Throughout their time in New Orleans, Mike and his family lived in the lower Ninth Ward. “It was an old, blue-collar, mainly African-American neighborhood,” he says. “Real estate agents would say it’s on the wrong side of the industrial canal, but the lots were big, with this semi-rural yard farmer thing going. People kept chickens and horses. There were great folks there, the best friends I ever had. Nobody had proper air conditioning, so when it got hot inside you’d go out and find some shade. If you were having an argument at the time, your neighbors heard it all. But it was magical to go out one morning and there’s somebody wearing an Indian headdress and riding a horse. The place was full of life.”
The city’s tolerant vibe encouraged West to stretch out.
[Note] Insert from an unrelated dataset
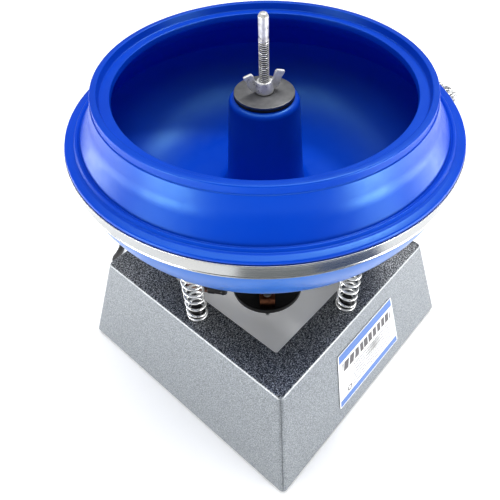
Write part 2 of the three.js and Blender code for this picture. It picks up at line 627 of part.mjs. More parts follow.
// One wing, standing in the XZ plane beyond the boss.
function wing() {
  const inner = WING_BOSS_RADIUS - 2;
  const tip = WING_SPAN / 2;
  const shape = new THREE.Shape();
  shape.moveTo(inner, 1.2);
  shape.lineTo(inner, 5.6);
  shape.quadraticCurveTo(inner + 2.6, 6.6, inner + 3, WING_RISE - 3);
  shape.quadraticCurveTo(inner + 4, WING_RISE, tip - 2.4, WING_RISE);
  shape.quadraticCurveTo(tip, WING_RISE - 0.6, tip - 0.4, WING_RISE - 4);
  shape.quadraticCurveTo(tip - 1.6, 3.2, inner, 1.2);
  return extruded(shape, WING_THICKNESS).translate(0, 0, -WING_THICKNESS / 2).rotateX(Math.PI / 2);
}

function wingNut() {
  const boss = turned([
    [0, 0], [WING_BOSS_RADIUS, 0], [WING_BOSS_RADIUS, 1.6], [WING_BOSS_RADIUS - 1.4, WING_BOSS_HEIGHT],
    [0, WING_BOSS_HEIGHT],
  ]);
  const bore = cylinder(CENTRE_STUD_RADIUS + GAP, -1, WING_BOSS_HEIGHT + 1);
  return cut(join(boss, wing(), wing().rotateZ(Math.PI)), bore);
}

function buildBowl() {
  const top = group(tumbler);
  place(top, "bowl", bowl(), BLUE_PLASTIC);
  const hole = CENTRE_STUD_RADIUS + HOLE_CLEARANCE;
  const gasket = pipe(GASKET_RADIUS, hole, 0, GASKET_THICKNESS, MOTOR_ROUND);
  place(top, "washer_gasket", gasket, BLACK_RUBBER, [0, 0, gasketZ]);
  const washer = pipe(WASHER_RADIUS, hole, 0, WASHER_THICKNESS, MOTOR_ROUND);
  place(top, "steel_washer", washer, ZINC, [0, 0, washerZ]);
  place(top, "wing_nut", wingNut(), ZINC, [0, 0, wingNutZ], [0, 0, WING_ANGLE]);
}

// ---- Motor --------------------------------------------------------------------------------------
function upperBell() {
  const inner = MOTOR_RADIUS - BELL_WALL;
  const low = stackTopZ + GAP;
  const bush = BUSH_RADIUS + GAP;
  return turned([
    [MOTOR_RADIUS, low], [MOTOR_RADIUS, motorTopZ - 2], [MOTOR_RADIUS - 2, motorTopZ], [0, motorTopZ],
    [0, motorTopZ - BELL_WALL], [bush, motorTopZ - BELL_WALL],
    [bush, motorTopZ - BELL_WALL - BUSH_LENGTH], [bush + 2, motorTopZ - BELL_WALL - BUSH_LENGTH],
    [bush + 2, motorTopZ - BELL_WALL], [inner, motorTopZ - BELL_WALL], [inner, low],
  ], MOTOR_ROUND);
}

function lowerBell() {
  const inner = MOTOR_RADIUS - BELL_WALL;
  const bush = BUSH_RADIUS + GAP;
  const floor = motorBottomZ + BELL_WALL;
  const shoulder = bend(LOWER_BELL_FLAT_RADIUS, lowerBellTopZ, MOTOR_RADIUS - LOWER_BELL_FLAT_RADIUS,
    LOWER_BELL_DEPTH, 0, Math.PI / 2, 5);
  const lining = bend(LOWER_BELL_FLAT_RADIUS, lowerBellTopZ, inner - LOWER_BELL_FLAT_RADIUS,
    LOWER_BELL_DEPTH - BELL_WALL, 0, Math.PI / 2, 5);
  return turned([
    [SHAFT_RADIUS + 1, motorBottomZ], ...shoulder, ...lining.reverse(),
    [bush + 2, floor], [bush + 2, floor + BUSH_LENGTH], [bush, floor + BUSH_LENGTH],
    [bush, floor], [SHAFT_RADIUS + 1, floor],
  ], MOTOR_ROUND);
}

function stator() {
  const stackSide = 2 * (MOTOR_RADIUS - STACK_INSET);
  const square = frustum(stackSide, stackSide, stackBottomZ, stackTopZ, STACK_CORNER_RADIUS);
  const bore = cylinder(ROTOR_RADIUS + ROTOR_AIR_GAP, stackBottomZ - 1, stackTopZ + 1, MOTOR_ROUND);
  const slots = [];
  const pitch = 360 / STACK_SLOTS;
  for (let i = 0; i < STACK_SLOTS; i++)
    slots.push(new THREE.BoxGeometry(STACK_SLOT_DEPTH, STACK_SLOT_WIDTH, STACK_HEIGHT + 2)
      .translate(ROTOR_RADIUS + 2, 0, (stackTopZ + stackBottomZ) / 2)
      .rotateZ(turn(pitch * i + pitch / 2)));
  return cut(square, bore, ...slots, ...motorBoltHoles(stackBottomZ - 1, stackTopZ + 1));
}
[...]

He played only guitar when he moved in; today he’s more likely to pick banjo or mandolin, both of which he practiced while kicking back on his porch. “I was listening to old country records when I came to New Orleans, but being there opened me to other things and took me beyond style,” he says. “You can go in as some smartass with a lot of musical tricks, but the community in New Orleans said, ‘Look, it’s got to come from the gut and the heart. It doesn’t matter how it’s dressed up, as long as it reaches people and feels good to sing.’
“I’d been trying to make it in the British indie pop scene, where it’s all about getting airplay. You get really snotty about stuff like, ‘Man, that band sucks.’ But then I moved to the city and I realized that I just like to play. As long as I can book gigs, I’m a happy man. New Orleans just opened me up as a musician.”
The levee broke while West and his wife were playing in the midwest. He hadn’t been back yet as we spoke, but he’d heard that the flood had risen up to the eaves beneath their roof, even though they lived on the highest land in the neighborhood. Although the house was still standing, everything around it was washed away, leaving West with some major decisions to make.
“I love that neighborhood,” he says. “I’ve written thirteen albums’ worth of songs about it. It’s home, you know? On the other hand, we’re used to living on the road and living out of our car. We’re still doing the things we’d normally do. It’s just that our roots have been severed. So here we are, putting down some roots in the midwest, feeling a little nervous but also feeling that Kansas is a place that can bring something to us and that hopefully we can bring something to it. There’s a lot of talent here. The people have terrific heart. And it’s cheap, just like New Orleans was when we moved there…”
And here West breaks off, for a few seconds. “I don’t know,” he resumes. “It’s sad. I just have faith that we’ll return by dribs and drabs, and the heart of the place will still be there. But we’ve all been scattered, like seeds off a dandelion. We’re all over the place, all of us from New Orleans, but we’re in touch with each other. The black guy with the headdress on his horse, the white guy in the bondage suit and chains in the gay community near the French Quarter, and that weird guy with the long hair and the banjo, we’re all still parts of the community. Those are bonds that you can’t break.”
September 18, somewhere between Nashville and Memphis.
Like Mike West, Lynn Drury had a regular routine going at Margaritaville and other clubs around New Orleans. But where it took a cataclysm to separate West from the world he loved, the Mississippi-born singer-songwriter was on her way out when circumstances rushed her more quickly into the void than she had expected.
Her mind was already wandering to New York, where she planned to try her luck in the months ahead. Her singing, equal parts honey and home brew, had won some attention down in the Crescent City. She was even able to give up her day jobs shortly after she had arrived, with a guitar and a business degree from college, and get by on working local clubs maybe five nights a week. Drury had started at Cooter Brown’s and then moved up to the Neutral Ground Coffee House, as part of a rotation that involved four performers every night of the week.
Over time it became almost hypnotic, this life of sleeping in and playing late, earning little and spending less. She’d get out of town now and then, making the trek to San Francisco for some summer engagements, or playing band jobs. She had put a group together just before Katrina; its members rode the vicious breeze to parts unknown, bumping Drury back to working solo, as she had done when she first came to town.
“I’ve always evacuated as hurricanes came,” she says. “I know what a Category 3 storm feels like even 45 miles inland, so I evacuated on Sunday before Katrina. It was creepy, leaving New Orleans. I’d played a show on Saturday night, down at the Kerry Pub, and then my sister called at 7 on Sunday morning and said, ‘You’d better get out now.’ So I called my friends, and I took two with me. I took my guitar, my amp, some clothes, my birth certificate, my Social Security card, and some pictures that were important to me. Later I heard that my apartment had four feet of water inside, even though it’s four feet off the ground, and I thought about my grandma’s quilt, the one she made by hand, which I had left behind.”